Even talking of Bolt For Brilliance in the same breath as Pride Of Petite is quite something else.
Pride Of Petite is one of the all-time great Down Under trotters. She was by U.S. stallion Royal Prestige out of the former Kiwi trotter mare Petite Evander, who like Pride Of Petite, tackled Sweden’s Elitloppet. Petite Evander ran in the heats twice for a seventh and sixth, while Pride Of Petite ran fourth in heat and sixth in the 1996 Elitloppet.
Pride Petite won 35 races, was placed 42 times and banked $NZ811,816 back in the early to mid-1990s. She’s best known for winning successive Inter Dominion finals in 1996 and ’97.
That 1997 win when Herlihy drove her for trainer Mark Purdon was one of the most remarkable and enormous feature race wins Australia has seen.

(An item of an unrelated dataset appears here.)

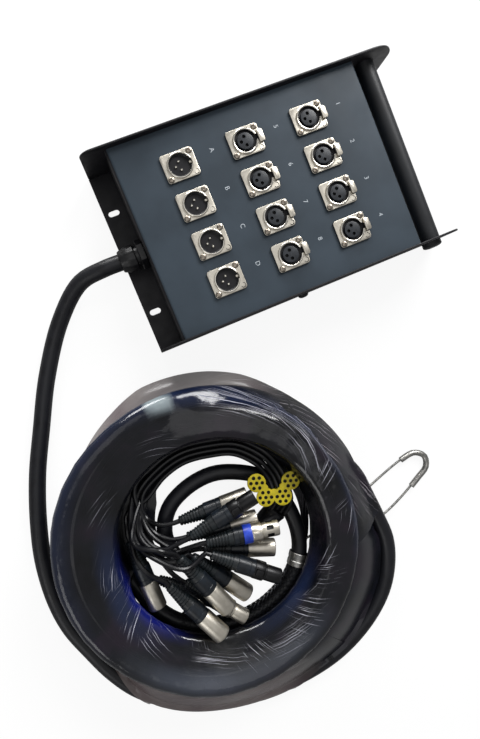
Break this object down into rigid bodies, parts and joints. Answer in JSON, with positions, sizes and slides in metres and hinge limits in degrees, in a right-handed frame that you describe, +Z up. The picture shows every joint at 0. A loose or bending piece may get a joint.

“I just watched the replay the other day with a few people and they say surely there is still another lap to go when they saw how far off the lead she was with 300m to run. She was just something else,” Herlihy said.
It’s a feeling Herlihy wants to create at Melton on Dec. 10.
“The Inter Dominion, especially with trotters, has been such a big part of my life and my career, I can’t wait to be part of it again,” he said.
“I really think I’ve got the right horse this year and he should be right at the peak of his career when this one comes around.”